Das Ziel ist klar: Dem Erziehungsgedanken soll hier verstärkte Bedeutung zukommen - insb. weil die  Jugendgerichte als Jugendschutzgerichte auch über Anklagen wegen sexuellen Missbrauchs zu befinden haben.  Bislang ist es im allg. weniger gut gelungen (und gelingt immer weniger) der gesetzlichen Sollvorschrift des § 37 JGG in der Praxis Geltung zu verschaffen. Zitat aus der Entwurfsbegründung:

Erfahrungsberichte und Beobachtungen aus der Praxis, aber auch empirische Studien führen allerdings schon seit langem zu Klagen, dass die gesetzlichen Qualifikationsanforderungen bei der Besetzung der Jugendgerichte und der Bestellung von Jugendstaatsanwälten vielfach keine hinreichende Beachtung finden (vgl. zuletzt die Untersuchung von Drews, Die Aus- und Fortbildungssituation von Jugendrichtern und Jugendstaatsanwälten in der Bundesrepublik Deutschland – Anspruch und Wirklichkeit von § 37 JGG [Dissertation], Aachen 2005, S. 70, 130 ff., sowie die gängigen JGG-Kommentare zu § 37, s. nur Eisenberg, a. a. O, § 37 Rn. 11: „… dass die tatsächlichen Auswahlkriterien in der Justizpraxis den Anforderungen von § 37 auch nicht annähernd genügen“).

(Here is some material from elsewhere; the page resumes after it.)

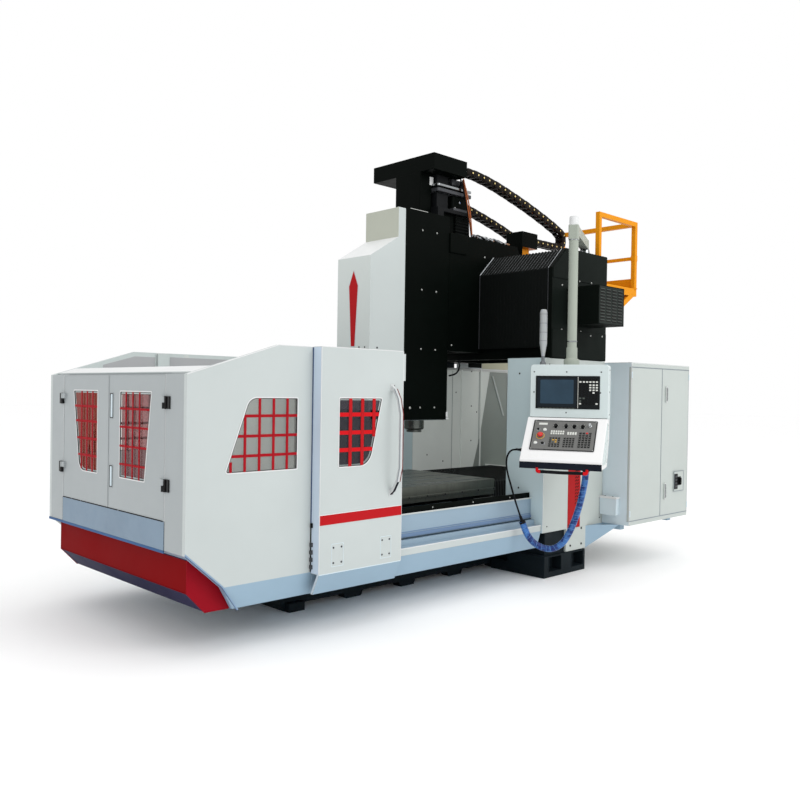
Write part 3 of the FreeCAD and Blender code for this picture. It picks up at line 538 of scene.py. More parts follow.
LEAD = [(354.4, -987, 1062), (334, -943, 1066), (298, -916, 1058), (268, -904, 1010), (260, -907, 940), (268, -920, 865),
        (286, -937, 786), (303, -951, 708), (318, -967, 640), (334, -985, 570), (350, -1001, 510)]
SLEEVE = [(350, -1001, 510), (371, -1018, 430), (408, -1052, 355), (460, -1104, 308), (522, -1163, 296), (575, -1215, 336),
          (612, -1253, 418), (645, -1285, 532), (671, -1311, 655), (690, -1330, 785), (696, -1337, 850), (700, -1341, 940)]
lead = route("lead_cord", LEAD, 14, CABLE, "pendant", "panel_lead")
sleeve = route("sleeve_hose", SLEEVE, 50, HOSE, "pendant", "hose_sleeve")


def along(pts, s):
    """Point and direction at distance s along a chain of points."""
    for a, b in zip(pts, pts[1:]):
        d = (b - a).length
        if s <= d or b is pts[-1]:
            return a + (b - a) * (min(s, d) / d), (b - a).normalized()
        s -= d


lpts, spts = centreline(lead), centreline(sleeve)
kt = Kit()
# strain relief and gland where the lead leaves the console, and the ferrule where it enters the sleeve
for s, prof in ((0, [(0, -4), (15, -4), (15, 6), (12, 8), (12, 18), (9.5, 22), (8.2, 50), (7.2, 52), (0, 52)]),):
    p, d = along(lpts, s)
    m4 = d.to_track_quat("Z", "Y").to_matrix().to_4x4()
    m4.translation = p
    kt.lathe(prof, CABLE, m4, 20)
gland = kt.make("lead_gland", "pendant")
kt = Kit()
p, d = along(lpts, 1e9)
m4 = d.to_track_quat("Z", "Y").to_matrix().to_4x4()
m4.translation = p
kt.lathe([(0, -46), (8.5, -46), (11, -40), (12, -12), (20, -4), (25.4, 2), (25.6, 16), (0, 16)], CABLE, m4, 24)
ferrule = kt.make("sleeve_ferrule", "pendant")
# a moulded spiral on the sleeve and the collar at the console
total = sum((b - a).length for a, b in zip(spts, spts[1:]))
helix = []
turns = 26
ref = None
steps = turns * 12
for q in range(steps + 1):
    p, d = along(spts, 16 + (total - 50) * q / steps)
    if ref is None:
        ref = d.orthogonal().normalized()
    ref = (ref - d * ref.dot(d)).normalized()
    a = 2 * math.pi * turns * q / steps + 0.9 * math.sin(q * 0.061) + 0.5 * math.sin(q * 0.143)
    helix.append(p + (ref * math.cos(a) + d.cross(ref) * math.sin(a)) * 24.9)
kt = Kit()
kt.tube(helix, 1.5, HOSELIGHT, 6)
spiral = kt.make("sleeve_spiral", "pendant", weighted=False)
kt = Kit()
p, d = along(spts, total - 4)
m4 = d.to_track_quat("Z", "Y").to_matrix().to_4x4()
m4.translation = p
kt.lathe([(0, -34), (25.5, -34), (28, -30), (28, -8), (33, -6), (33, 0), (0, 0)], CABLE, m4, 28)
collar = kt.make("sleeve_collar", "pendant")


# ------------------------------------------------------------------ the nodes' own shapes, with softened edges and finishes by region
def panel_zone(c, n):
    side = abs(c.y)
    # faces turned down and forward low on the panel get the bluish copy: painted shade
    if n.z < -0.2 and n.x < -0.2 and c.z < 620:
        return 3
    if c.z < 391:
        return 1
    return 2 if side < 896.5 and abs(n.y) > 0.5 else 0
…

Nächste Woche findet eine Expertenanhörung im Bundestag statt. Aus der Praxis haben sich bereits zwei Sachverständige (Präsidentin des LG Ingolstadt und eine Richterin am AG Lübeck)  dazu geäußert: Vor allem aus Praktikabilitätserwägungen lehnen sie die vorgeschlagene Reform der §§ 36, 37 JGG ziemlich deutlich ab.